▸ **DATA EXCERPT**:

----------------------------------------

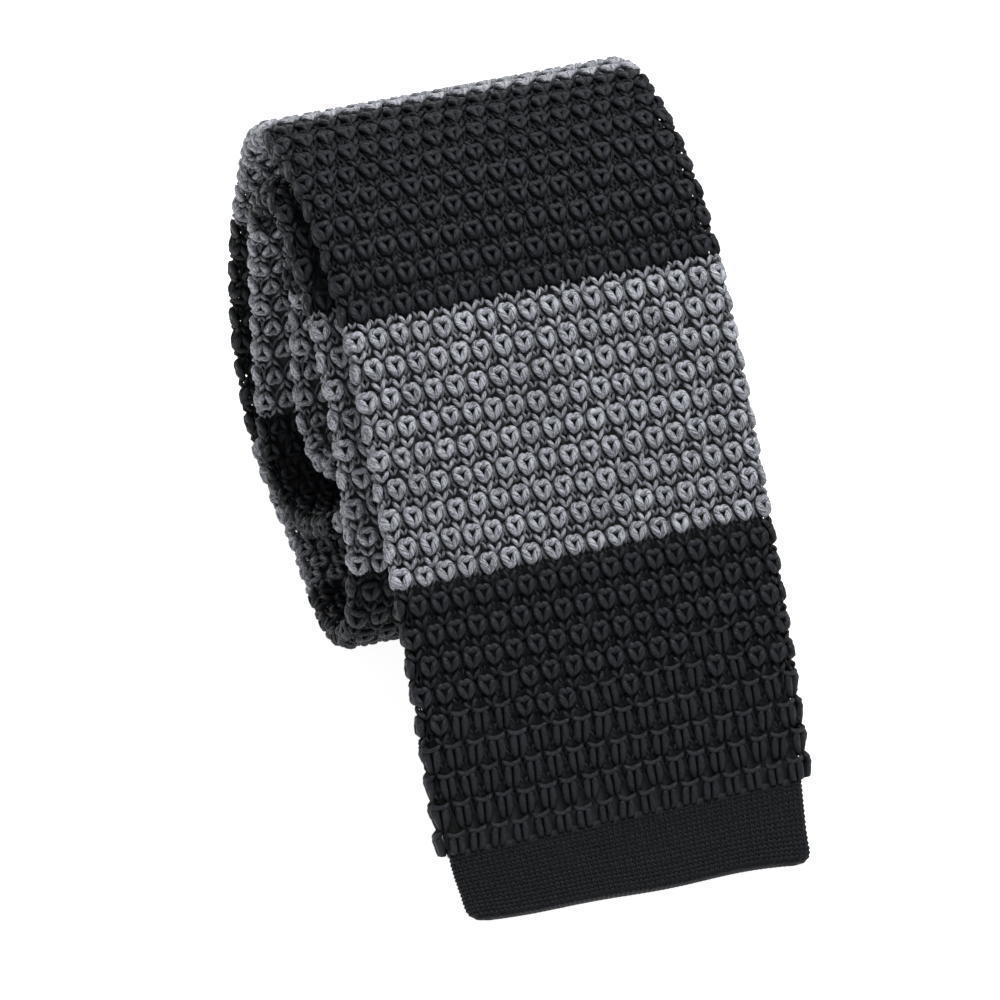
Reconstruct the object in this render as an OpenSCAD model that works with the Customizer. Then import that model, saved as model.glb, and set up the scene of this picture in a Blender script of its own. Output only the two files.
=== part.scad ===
// A knitted necktie with a square end, rolled up from its narrow tail and set
// down on a table. Its wide front end comes over the top of the roll and lies
// down the front until its hem touches the table.
// X runs across the tie, -Y is the front, and Z is up from the table.
// The origin is on the table, under the middle of the whole outline.

/* [Front blade] */
// Width of the wide, thick-knit front blade
blade_w = 60; // [50:0.5:64]
// Thickness of the flattened thick-knit tube
blade_t = 4.2; // [3:0.1:4.2]
// Length of one colour stripe along the tie
stripe_l = 39.5; // [38:0.5:39.5]
// Number of stripes in the thick knit
blade_stripes = 14; // [14:1:14]
// How much narrower each of the last three thick-knit stripes is than the one before
taper_step = 2.5; // [1:0.5:4]
// Width of the fine-knit hem at the front end
hem_w = 54; // [48:0.5:58]
// Length of each fine-knit hem
hem_l = 11; // [8:0.5:12]
// Thickness of the front hem
hem_t = 3.2; // [1.5:0.1:3.2]

/* [Neck and tail] */
// Width of the fine-knit neck band
neck_w = 32; // [26:0.5:40]
// Length of the neck band
neck_l = 250; // [200:5:250]
// Width of the tail
tail_w = 42; // [36:0.5:48]
// Thickness of the fine-knit neck and tail, two faces together
fine_t = 0.8; // [0.6:0.1:0.8]
// Number of stripes in the tail
tail_stripes = 5; // [5:1:5]

/* [Keeper loop] */
// Width of the flat loop behind the front blade, across the tie
loop_w = 30; // [20:1:36]
// Length of the loop along the tie
loop_l = 12; // [8:0.5:14]
// Thickness of the loop's tape
loop_t = 0.5; // [0.3:0.1:0.5]
// Distance of the loop from the front end, along the tie
loop_at = 242; // [240:1:246]

/* [Fits] */
// Gap between stripes that move against each other
joint_gap = 0.3; // [0.2:0.05:0.5]
// Gap between the flat loop and the blade
loop_gap = 0.1; // [0.1:0.05:0.2]

/* [Hidden] */

black_yarn = [0.09, 0.09, 0.10];
grey_yarn = [0.45, 0.46, 0.49];

// Middle line of the free front end, as spline control points [y, z], hem first
drape = [[-64.5, -0.2], [-59, 1], [-52.5, 6.4], [-44, 17.3], [-32.5, 32.4]];

// Middle line of the loose outermost turn, starting where the free end leaves
// it and going over the top, down the back, along the table and up the front
first_turn = [
    [-17, 49], [-1.3, 65.4], [13.2, 74.4], [30.8, 76.6], [45.6, 70.6], [56.5, 55.5], [60.5, 35],
    [57.5, 14.5], [44.5, 1.7], [25.5, 1.3], [6, 4.6], [-12.5, 16], [-17, 30.5]
];

// The same points on the second turn, which is wound tighter
second_turn = [
    [-9.5, 47], [3, 61.9], [17, 69.8], [28, 70.7], [35.6, 66.8], [40.5, 60], [43, 51.5],
    [43.5, 42], [41.5, 31], [38, 19], [32, 10], [19, 11], [0, 28]
];

// The small core that the points shrink to as the turns go inward
core = [
    [17, 43], [17.3, 45.5], [18.5, 47], [20, 47], [21, 46], [21.3, 44.5], [21.3, 43],
    [21.3, 41], [21.3, 39.5], [21, 38], [20, 37], [18.5, 37], [17.2, 39.5]
];

// How far from the second turn toward the core the third turn starts, and how
// far one turn goes in the thick knit, where the knit changes, and in the fine
// knit, all as shares of the whole way
third_start = 0.235;
thick_step = 0.22;
change_step = 0.155;
fine_step = 0.054;
steps_a_turn = len(first_turn);
all_steps = 12 * steps_a_turn;

// The share of the way to the core at point j of the third turn and after it
function share(j) = third_start + (
    min(j, steps_a_turn) * thick_step
    + min(max(j - steps_a_turn, 0), steps_a_turn) * change_step
    + max(j - 2 * steps_a_turn, 0) * fine_step
) / steps_a_turn;

function inner_point(j) =
    let (i = j % steps_a_turn, k = share(j))
    (1 - k) * second_turn[i] + k * core[i];

controls = concat(
    drape,
    first_turn,
    second_turn,
    [for (j = [0 : all_steps]) if (share(j) < 0.96) inner_point(j)]
);

// Cubic B-spline through the control points, and its direction
function spline(i, f) = (
    pow(1 - f, 3) * controls[i]
    + (3 * pow(f, 3) - 6 * f * f + 4) * controls[i + 1]
    + (-3 * pow(f, 3) + 3 * f * f + 3 * f + 1) * controls[i + 2]
    + pow(f, 3) * controls[i + 3]
) / 6;

function spline_run(i, f) = (
    -pow(1 - f, 2) * controls[i]
    + (3 * f * f - 4 * f) * controls[i + 1]
    + (-3 * f * f + 2 * f + 1) * controls[i + 2]
    + f * f * controls[i + 3]
) / 2;

spans = len(controls) - 3;
parts_a_span = 12;
line = [for (i = [0 : spans - 1], q = [0 : parts_a_span - 1]) spline(i, q / parts_a_span)];
run = [for (i = [0 : spans - 1], q = [0 : parts_a_span - 1]) spline_run(i, q / parts_a_span)];

// Distance along the tie of each point of the line
along = [
    for (i = 0, s = 0; i < len(line); i = i + 1, s = s + norm(line[min(i, len(line) - 1)] - line[i - 1])) s
];
y_table = [for (i = [0 : len(line) - 1]) [along[i], line[i][0]]];
z_table = [for (i = [0 : len(line) - 1]) [along[i], line[i][1]]];
run_y_table = [for (i = [0 : len(line) - 1]) [along[i], run[i][0] / norm(run[i])]];
run_z_table = [for (i = [0 : len(line) - 1]) [along[i], run[i][1] / norm(run[i])]];

// How far the outline's middle is behind the middle line's own origin
outline_y = 0.9;

// The point at distance s along the tie, and out from its middle line
function at(s, out) =
    let (d = [lookup(s, run_y_table), lookup(s, run_z_table)], u = d / norm(d))
    [lookup(s, y_table) - outline_y - out * u[1], lookup(s, z_table) + out * u[0]];

// How far the turns are shifted across the tie: the roll is a little uneven
function ease(f) = let (g = max(0, min(1, f))) g * g * (3 - 2 * g);
function across(s) = 3 * ease((s - 118) / 46) - 6 * ease((s - 225) / 60) + 3.6 * ease((s - 330) / 60);

// A strip of the tie from distance s0 to s1, w wide and t thick, out from the line
module strip(s0, s1, w, t, out = 0, piece = 1.7) {
    n = ceil((s1 - s0) / piece);
    outer = [for (i = [0 : n]) at(s0 + (s1 - s0) * i / n, out + t / 2)];
    inner = [for (i = [n : -1 : 0]) at(s0 + (s1 - s0) * i / n, out - t / 2)];
    translate([across((s0 + s1) / 2) - w / 2, 0, 0])
        rotate([90, 0, 90])
            linear_extrude(height = w)
                polygon(concat(outer, inner));
}

// Cuts off what the table presses flat
module on_table() {
    intersection() {
        children();
        translate([-50, -100, 0]) cube([100, 200, 100]);
    }
}

blade_end = hem_l + blade_stripes * stripe_l;
neck_end = blade_end + neck_l;
tail_end = neck_end + tail_stripes * stripe_l;

// The free end bends at the first four stripe boundaries, so those have a gap
function gap_at(k) = k >= 1 && k <= 4 ? joint_gap / 2 : 0;

// The blade keeps its width up to the stripes where it narrows toward the neck
function stripe_w(k) = blade_w - taper_step * max(k - blade_stripes + 3, 0);

module front_hem() {
    color(black_yarn) strip(0, hem_l, hem_w, hem_t);
}

// Stripe k of the front blade, counted from the hem, black first
module blade_stripe(k) {
    color(k % 2 == 1 ? black_yarn : grey_yarn)
        on_table()
            strip(
                hem_l + (k - 1) * stripe_l + gap_at(k - 1),
                hem_l + k * stripe_l - gap_at(k),
                stripe_w(k),
                blade_t
            );
}

module neck_band() {
    color(black_yarn) strip(blade_end, neck_end, neck_w, fine_t);
}

// Stripe k of the tail, counted from the neck, grey first
module tail_stripe(k) {
    color(k % 2 == 1 ? grey_yarn : black_yarn)
        strip(neck_end + (k - 1) * stripe_l, neck_end + k * stripe_l, tail_w, fine_t);
}

module tail_hem() {
    color(black_yarn) strip(tail_end, tail_end + hem_l, tail_w - 4, fine_t);
}

// The loop that holds the tail when the tie is worn, flat behind the blade
loop_out = -(blade_t + loop_t) / 2 - loop_gap;
tack_w = 2;

module keeper_loop() {
    color(black_yarn) strip(loop_at, loop_at + loop_l, loop_w, loop_t, loop_out, 1);
}

// The two rows of stitches that hold the loop's ends to the blade
module keeper_tacks() {
    color(black_yarn)
        for (side = [-1, 1])
            translate([side * (loop_w + tack_w) / 2, 0, 0])
                strip(loop_at, loop_at + loop_l, tack_w, loop_t, loop_out, 1);
}

front_hem();
blade_stripe(1);  // blade_stripe_01
blade_stripe(2);  // blade_stripe_02
blade_stripe(3);  // blade_stripe_03
blade_stripe(4);  // blade_stripe_04
blade_stripe(5);  // blade_stripe_05
blade_stripe(6);  // blade_stripe_06
blade_stripe(7);  // blade_stripe_07
blade_stripe(8);  // blade_stripe_08
blade_stripe(9);  // blade_stripe_09
blade_stripe(10);  // blade_stripe_10
blade_stripe(11);  // blade_stripe_11
blade_stripe(12);  // blade_stripe_12
blade_stripe(13);  // blade_stripe_13
blade_stripe(14);  // blade_stripe_14
neck_band();
tail_stripe(1);  // tail_stripe_01
tail_stripe(2);  // tail_stripe_02
tail_stripe(3);  // tail_stripe_03
tail_stripe(4);  // tail_stripe_04
tail_stripe(5);  // tail_stripe_05
tail_hem();
keeper_loop();
keeper_tacks();
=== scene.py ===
import math

import bpy
import numpy as np
from mathutils import Matrix


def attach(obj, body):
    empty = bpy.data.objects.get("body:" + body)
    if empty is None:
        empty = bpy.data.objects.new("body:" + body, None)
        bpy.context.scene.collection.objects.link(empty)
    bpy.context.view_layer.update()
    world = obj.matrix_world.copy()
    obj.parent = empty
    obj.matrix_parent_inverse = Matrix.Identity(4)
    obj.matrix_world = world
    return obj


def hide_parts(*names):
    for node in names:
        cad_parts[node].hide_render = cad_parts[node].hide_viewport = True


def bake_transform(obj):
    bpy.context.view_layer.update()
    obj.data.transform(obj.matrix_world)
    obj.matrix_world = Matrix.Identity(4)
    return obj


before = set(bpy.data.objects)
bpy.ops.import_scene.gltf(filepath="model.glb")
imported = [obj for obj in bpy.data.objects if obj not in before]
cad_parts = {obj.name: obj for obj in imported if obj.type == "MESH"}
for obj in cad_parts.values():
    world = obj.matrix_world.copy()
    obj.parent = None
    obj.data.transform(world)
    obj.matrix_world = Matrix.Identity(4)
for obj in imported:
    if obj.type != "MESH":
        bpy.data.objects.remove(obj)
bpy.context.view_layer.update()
MM = 0.001
rng = np.random.default_rng(7)

# ---------------------------------------------------------------- driving sizes, in millimetres
HEM_L = 11.0
STRIPE_L = 39.5
BLADE_STRIPES = 14
NECK_L = 250.0
TAIL_STRIPES = 5
BLADE_W = 60.0
TAPER_STEP = 2.5
HEM_W = 54.0
NECK_W = 32.0
TAIL_W = 42.0
FINE_T = 0.8  # thickness of the fine-knit neck and tail
BLADE_END = HEM_L + BLADE_STRIPES * STRIPE_L
NECK_END = BLADE_END + NECK_L
TAIL_END = NECK_END + TAIL_STRIPES * STRIPE_L
ROWS = 9  # knuckle rows in one stripe
ROW = STRIPE_L / ROWS
COLUMNS = 36  # knuckles around the flattened tube
CORE_R = 0.95  # half thickness of the tube under the knuckles
LIFT = 1.15  # how far the knuckles stand out of it
EDGE_RHO = 1.5  # the knuckles are spaced round the tube's edges as on an arc of this radius
PITCH = 3.36  # width of the knuckle that the stitches below are drawn for

# ---------------------------------------------------------------- the tie's middle line, as in the CAD
DRAPE = [(-64.5, -0.2), (-59, 1), (-52.5, 6.4), (-44, 17.3), (-32.5, 32.4)]
FIRST_TURN = [
    (-17, 49), (-1.3, 65.4), (13.2, 74.4), (30.8, 76.6), (45.6, 70.6), (56.5, 55.5), (60.5, 35),
    (57.5, 14.5), (44.5, 1.7), (25.5, 1.3), (6, 4.6), (-12.5, 16), (-17, 30.5),
]
SECOND_TURN = [
    (-9.5, 47), (3, 61.9), (17, 69.8), (28, 70.7), (35.6, 66.8), (40.5, 60), (43, 51.5),
    (43.5, 42), (41.5, 31), (38, 19), (32, 10), (19, 11), (0, 28),
]
CORE = [
    (17, 43), (17.3, 45.5), (18.5, 47), (20, 47), (21, 46), (21.3, 44.5), (21.3, 43),
    (21.3, 41), (21.3, 39.5), (21, 38), (20, 37), (18.5, 37), (17.2, 39.5),
]
OUTLINE_Y = 0.9
STEPS = len(FIRST_TURN)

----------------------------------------

Take the listing above and repeat exactly the lines from the one containing "neck_band();" through the one containing "obj.matrix_world = world", both included.

neck_band();
tail_stripe(1);  // tail_stripe_01
tail_stripe(2);  // tail_stripe_02
tail_stripe(3);  // tail_stripe_03
tail_stripe(4);  // tail_stripe_04
tail_stripe(5);  // tail_stripe_05
tail_hem();
keeper_loop();
keeper_tacks();
=== scene.py ===
import math

import bpy
import numpy as np
from mathutils import Matrix


def attach(obj, body):
    empty = bpy.data.objects.get("body:" + body)
    if empty is None:
        empty = bpy.data.objects.new("body:" + body, None)
        bpy.context.scene.collection.objects.link(empty)
    bpy.context.view_layer.update()
    world = obj.matrix_world.copy()
    obj.parent = empty
    obj.matrix_parent_inverse = Matrix.Identity(4)
    obj.matrix_world = world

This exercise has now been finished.